• **Raw records**:
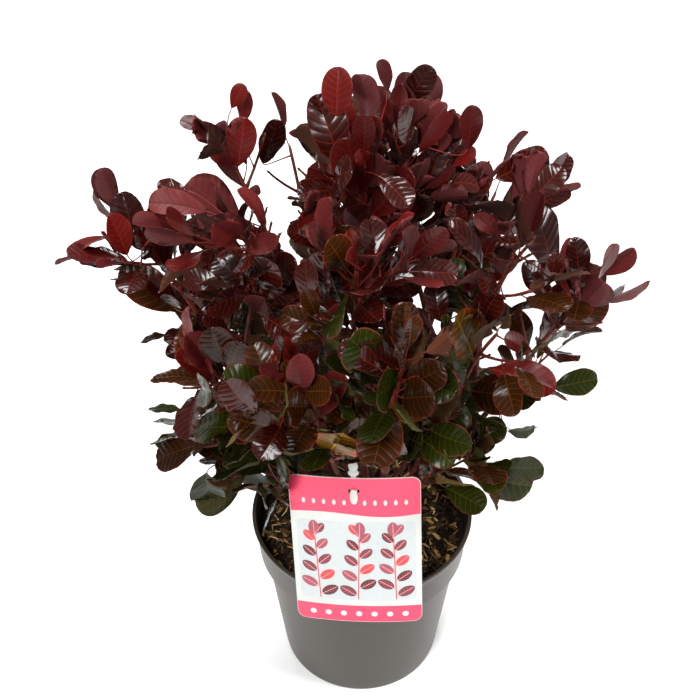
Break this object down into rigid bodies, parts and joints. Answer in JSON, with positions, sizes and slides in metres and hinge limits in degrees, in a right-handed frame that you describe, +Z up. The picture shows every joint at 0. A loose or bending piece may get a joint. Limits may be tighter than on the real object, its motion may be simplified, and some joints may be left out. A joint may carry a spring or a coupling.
{
  "type": "potted smoke bush",
  "caption": "Compact smoke bush in a round nursery pot: a short forked trunk, tapering boughs, dark red leaves over green ones, and a plain picture card clipped at the rim.",
  "frame": {"origin": "centre of the pot's flat underside", "axes": "+Z up along the pot's axis, -Y to the front, where the card hangs, +X to the right seen from the front"},
  "size_m": [0.4953, 0.463, 0.671],
  "materials": {
    "pot_plastic": "satin",
    "potting_mix": "matte",
    "card_print": "satin",
    "clip_plastic": "gloss",
    "bark": "matte",
    "foliage_red": "satin",
    "foliage_green": "satin"
  },
  "bodies": {
    "root": {"bough_back": "bark", "bough_back_left": "bark", "bough_back_right": "bark", "bough_front_left": "bark", "bough_front_right": "bark", "bough_left": "bark", "bough_left_back": "bark", "bough_left_front": "bark", "bough_right": "bark", "bough_right_back": "bark", "bough_right_front": "bark", "bough_top_back": "bark", "bough_top_centre": "bark", "bough_top_front": "bark", "bough_top_left": "bark", "bough_top_left_front": "bark", "bough_top_right": "bark", "bough_top_right_front": "bark", "foliage_back": "foliage_red", "foliage_back_left": "foliage_red", "foliage_back_right": "foliage_red", "foliage_front_left": "foliage_red", "foliage_front_right": "foliage_red", "foliage_left": "foliage_red", "foliage_left_back": "foliage_red", "foliage_left_front": "foliage_red", "foliage_low_back": "foliage_green", "foliage_low_left": "foliage_green", "foliage_low_left_front": "foliage_green", "foliage_low_right_front": "foliage_green", "foliage_middle_back": "foliage_green", "foliage_middle_back_right": "foliage_green", "foliage_middle_front": "foliage_green", "foliage_middle_left": "foliage_green", "foliage_middle_left_front": "foliage_green", "foliage_middle_right": "foliage_green", "foliage_right": "foliage_red", "foliage_right_back": "foliage_red", "foliage_right_front": "foliage_red", "foliage_top_back": "foliage_red", "foliage_top_centre": "foliage_red", "foliage_top_front": "foliage_red", "foliage_top_left": "foliage_red", "foliage_top_left_front": "foliage_red", "foliage_top_right": "foliage_red", "foliage_top_right_front": "foliage_red", "label_card": "card_print", "label_clip": "clip_plastic", "pot": "pot_plastic", "potting_soil": "potting_mix", "trunk": "bark"}
  },
  "joints": []
}
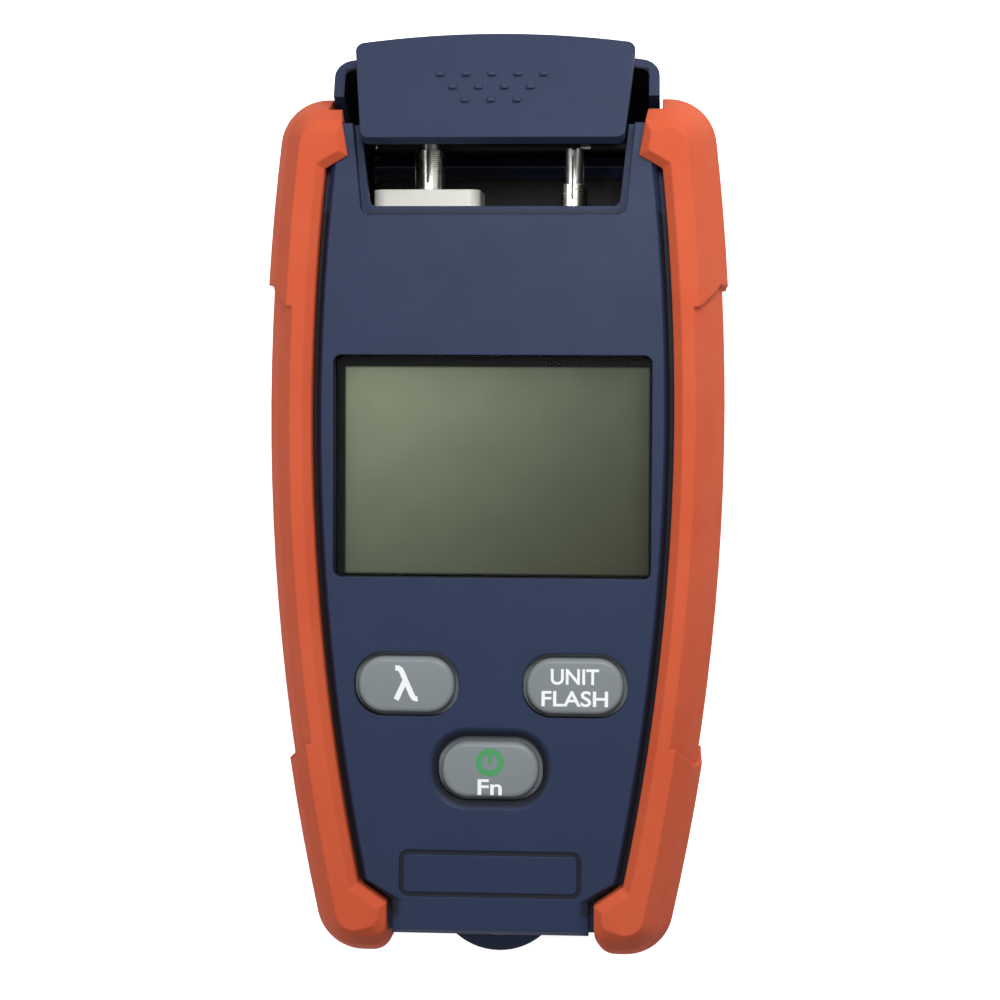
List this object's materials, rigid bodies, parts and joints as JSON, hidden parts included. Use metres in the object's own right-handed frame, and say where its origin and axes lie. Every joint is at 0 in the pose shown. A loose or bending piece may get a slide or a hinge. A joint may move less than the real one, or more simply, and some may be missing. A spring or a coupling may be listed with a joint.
{
  "type": "optical power meter",
  "caption": "Handheld fibre-optic power meter with rubber side grips, a display, soft keys and a flip cap over its two ports; lies on its back with the cap part open.",
  "frame": {"origin": "middle of the outline, on the surface the meter lies on, with the cap part open", "axes": "+X to the right across the face, +Y along the meter towards the ports, +Z out through the face"},
  "size_m": [0.0772, 0.156, 0.0372],
  "materials": {
    "housing_plastic": "fine matt moulding",
    "grip_rubber": "soft matt rubber",
    "flange_plastic": "satin",
    "port_metal": "turned, bright",
    "steel": "bright",
    "window_clear": "clear, polished",
    "display_glass": "grey-green, glossy",
    "light_guide": "white",
    "strip_rubber": "soft",
    "key_plastic": "satin",
    "board": "solder mask",
    "switch_plastic": "matt",
    "cell_sleeve": "plain sleeve"
  },
  "bodies": {
    "housing": {"front_shell": "housing_plastic", "rear_shell": "housing_plastic", "left_grip": "grip_rubber", "right_grip": "grip_rubber", "hinge_pin": "steel", "detector_flange": "flange_plastic", "detector_barrel": "port_metal", "detector_sleeve": "steel", "photodiode": "port_metal", "fault_barrel": "port_metal", "fault_sleeve": "steel", "laser_module": "port_metal", "main_board": "board", "lcd_window": "window_clear", "lcd_panel": "display_glass", "lcd_frame": "switch_plastic", "lcd_backlight": "light_guide", "zebra_strip_upper": "strip_rubber", "zebra_strip_lower": "strip_rubber", "switch_wavelength": "switch_plastic", "switch_unit": "switch_plastic", "switch_power": "switch_plastic", "battery_cell_left": "cell_sleeve", "battery_cell_right": "cell_sleeve", "battery_contact_lower": "steel", "battery_contact_upper": "steel", "housing_screw_1": "steel", "board_screw_1": "steel", "housing_screw_2": "steel", "board_screw_2": "steel", "housing_screw_3": "steel", "board_screw_3": "steel", "housing_screw_4": "steel", "board_screw_4": "steel"},
    "cap": {"dust_cap": "housing_plastic"},
    "key_wavelength_body": {"key_wavelength": "key_plastic"},
    "key_unit_body": {"key_unit": "key_plastic"},
    "key_power_body": {"key_power": "key_plastic"},
    "door": {"battery_door": "housing_plastic"}
  },
  "joints": [
    {"name": "cap_hinge", "type": "hinge", "parent": "housing", "child": "cap", "pos_m": [0, 0.06177, 0.0062], "axis": [-1, 0, 0], "range_deg": [-23, 97]},
    {"name": "wavelength_press", "type": "slide", "parent": "housing", "child": "key_wavelength_body", "axis": [0, 0, -1], "range_m": [0, 0.0008], "stiffness_N_per_m": 900, "springref_m": -0.0006},
    {"name": "unit_press", "type": "slide", "parent": "housing", "child": "key_unit_body", "axis": [0, 0, -1], "range_m": [0, 0.0008], "stiffness_N_per_m": 900, "springref_m": -0.0006},
    {"name": "power_press", "type": "slide", "parent": "housing", "child": "key_power_body", "axis": [0, 0, -1], "range_m": [0, 0.0008], "stiffness_N_per_m": 900, "springref_m": -0.0006},
    {"name": "door_release", "type": "slide", "parent": "housing", "child": "door", "axis": [0, 0, -1], "range_m": [0, 0.012]}
  ]
}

• **Do this**: Word for word, extract all the records.

• **Result**:
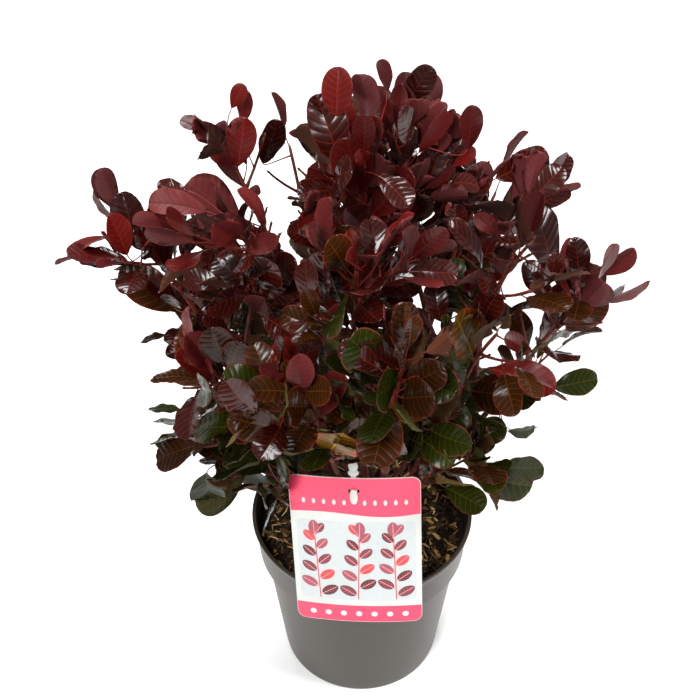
Break this object down into rigid bodies, parts and joints. Answer in JSON, with positions, sizes and slides in metres and hinge limits in degrees, in a right-handed frame that you describe, +Z up. The picture shows every joint at 0. A loose or bending piece may get a joint. Limits may be tighter than on the real object, its motion may be simplified, and some joints may be left out. A joint may carry a spring or a coupling.
{
  "type": "potted smoke bush",
  "caption": "Compact smoke bush in a round nursery pot: a short forked trunk, tapering boughs, dark red leaves over green ones, and a plain picture card clipped at the rim.",
  "frame": {"origin": "centre of the pot's flat underside", "axes": "+Z up along the pot's axis, -Y to the front, where the card hangs, +X to the right seen from the front"},
  "size_m": [0.4953, 0.463, 0.671],
  "materials": {
    "pot_plastic": "satin",
    "potting_mix": "matte",
    "card_print": "satin",
    "clip_plastic": "gloss",
    "bark": "matte",
    "foliage_red": "satin",
    "foliage_green": "satin"
  },
  "bodies": {
    "root": {"bough_back": "bark", "bough_back_left": "bark", "bough_back_right": "bark", "bough_front_left": "bark", "bough_front_right": "bark", "bough_left": "bark", "bough_left_back": "bark", "bough_left_front": "bark", "bough_right": "bark", "bough_right_back": "bark", "bough_right_front": "bark", "bough_top_back": "bark", "bough_top_centre": "bark", "bough_top_front": "bark", "bough_top_left": "bark", "bough_top_left_front": "bark", "bough_top_right": "bark", "bough_top_right_front": "bark", "foliage_back": "foliage_red", "foliage_back_left": "foliage_red", "foliage_back_right": "foliage_red", "foliage_front_left": "foliage_red", "foliage_front_right": "foliage_red", "foliage_left": "foliage_red", "foliage_left_back": "foliage_red", "foliage_left_front": "foliage_red", "foliage_low_back": "foliage_green", "foliage_low_left": "foliage_green", "foliage_low_left_front": "foliage_green", "foliage_low_right_front": "foliage_green", "foliage_middle_back": "foliage_green", "foliage_middle_back_right": "foliage_green", "foliage_middle_front": "foliage_green", "foliage_middle_left": "foliage_green", "foliage_middle_left_front": "foliage_green", "foliage_middle_right": "foliage_green", "foliage_right": "foliage_red", "foliage_right_back": "foliage_red", "foliage_right_front": "foliage_red", "foliage_top_back": "foliage_red", "foliage_top_centre": "foliage_red", "foliage_top_front": "foliage_red", "foliage_top_left": "foliage_red", "foliage_top_left_front": "foliage_red", "foliage_top_right": "foliage_red", "foliage_top_right_front": "foliage_red", "label_card": "card_print", "label_clip": "clip_plastic", "pot": "pot_plastic", "potting_soil": "potting_mix", "trunk": "bark"}
  },
  "joints": []
}
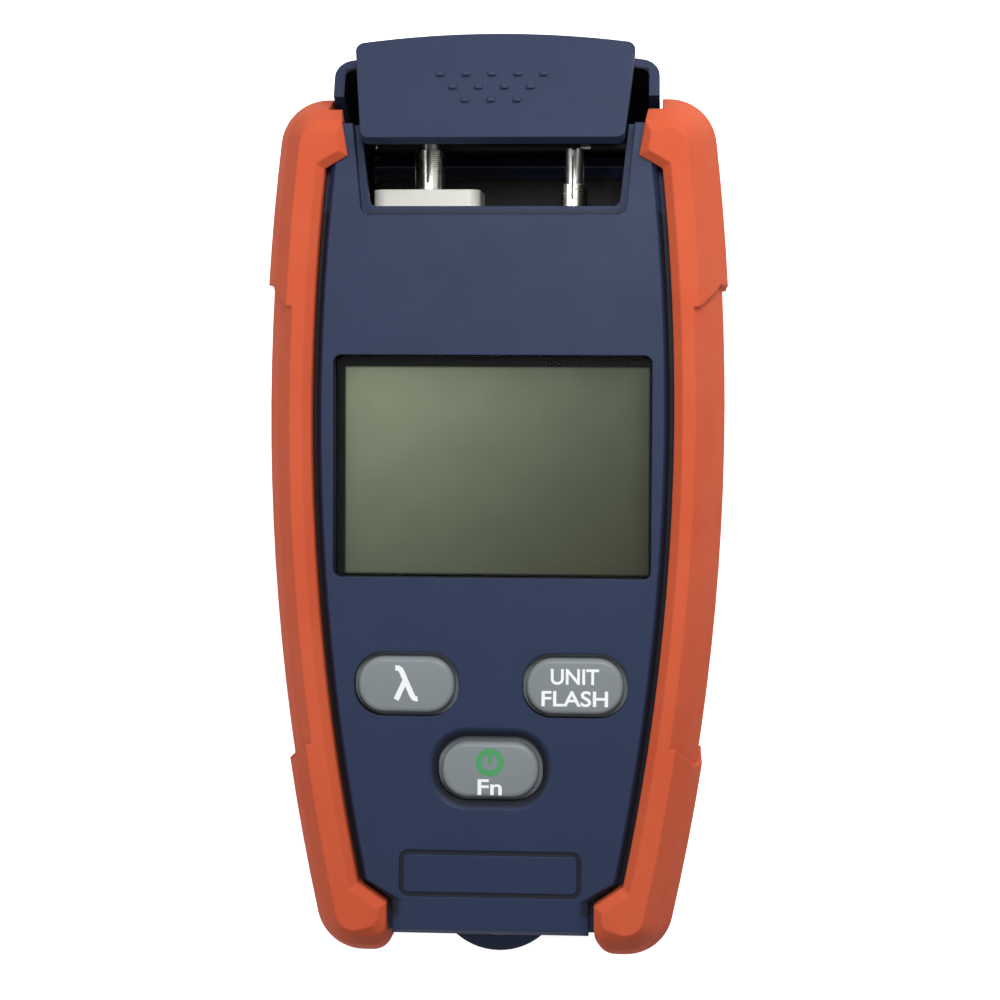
List this object's materials, rigid bodies, parts and joints as JSON, hidden parts included. Use metres in the object's own right-handed frame, and say where its origin and axes lie. Every joint is at 0 in the pose shown. A loose or bending piece may get a slide or a hinge. A joint may move less than the real one, or more simply, and some may be missing. A spring or a coupling may be listed with a joint.
{
  "type": "optical power meter",
  "caption": "Handheld fibre-optic power meter with rubber side grips, a display, soft keys and a flip cap over its two ports; lies on its back with the cap part open.",
  "frame": {"origin": "middle of the outline, on the surface the meter lies on, with the cap part open", "axes": "+X to the right across the face, +Y along the meter towards the ports, +Z out through the face"},
  "size_m": [0.0772, 0.156, 0.0372],
  "materials": {
    "housing_plastic": "fine matt moulding",
    "grip_rubber": "soft matt rubber",
    "flange_plastic": "satin",
    "port_metal": "turned, bright",
    "steel": "bright",
    "window_clear": "clear, polished",
    "display_glass": "grey-green, glossy",
    "light_guide": "white",
    "strip_rubber": "soft",
    "key_plastic": "satin",
    "board": "solder mask",
    "switch_plastic": "matt",
    "cell_sleeve": "plain sleeve"
  },
  "bodies": {
    "housing": {"front_shell": "housing_plastic", "rear_shell": "housing_plastic", "left_grip": "grip_rubber", "right_grip": "grip_rubber", "hinge_pin": "steel", "detector_flange": "flange_plastic", "detector_barrel": "port_metal", "detector_sleeve": "steel", "photodiode": "port_metal", "fault_barrel": "port_metal", "fault_sleeve": "steel", "laser_module": "port_metal", "main_board": "board", "lcd_window": "window_clear", "lcd_panel": "display_glass", "lcd_frame": "switch_plastic", "lcd_backlight": "light_guide", "zebra_strip_upper": "strip_rubber", "zebra_strip_lower": "strip_rubber", "switch_wavelength": "switch_plastic", "switch_unit": "switch_plastic", "switch_power": "switch_plastic", "battery_cell_left": "cell_sleeve", "battery_cell_right": "cell_sleeve", "battery_contact_lower": "steel", "battery_contact_upper": "steel", "housing_screw_1": "steel", "board_screw_1": "steel", "housing_screw_2": "steel", "board_screw_2": "steel", "housing_screw_3": "steel", "board_screw_3": "steel", "housing_screw_4": "steel", "board_screw_4": "steel"},
    "cap": {"dust_cap": "housing_plastic"},
    "key_wavelength_body": {"key_wavelength": "key_plastic"},
    "key_unit_body": {"key_unit": "key_plastic"},
    "key_power_body": {"key_power": "key_plastic"},
    "door": {"battery_door": "housing_plastic"}
  },
  "joints": [
    {"name": "cap_hinge", "type": "hinge", "parent": "housing", "child": "cap", "pos_m": [0, 0.06177, 0.0062], "axis": [-1, 0, 0], "range_deg": [-23, 97]},
    {"name": "wavelength_press", "type": "slide", "parent": "housing", "child": "key_wavelength_body", "axis": [0, 0, -1], "range_m": [0, 0.0008], "stiffness_N_per_m": 900, "springref_m": -0.0006},
    {"name": "unit_press", "type": "slide", "parent": "housing", "child": "key_unit_body", "axis": [0, 0, -1], "range_m": [0, 0.0008], "stiffness_N_per_m": 900, "springref_m": -0.0006},
    {"name": "power_press", "type": "slide", "parent": "housing", "child": "key_power_body", "axis": [0, 0, -1], "range_m": [0, 0.0008], "stiffness_N_per_m": 900, "springref_m": -0.0006},
    {"name": "door_release", "type": "slide", "parent": "housing", "child": "door", "axis": [0, 0, -1], "range_m": [0, 0.012]}
  ]
}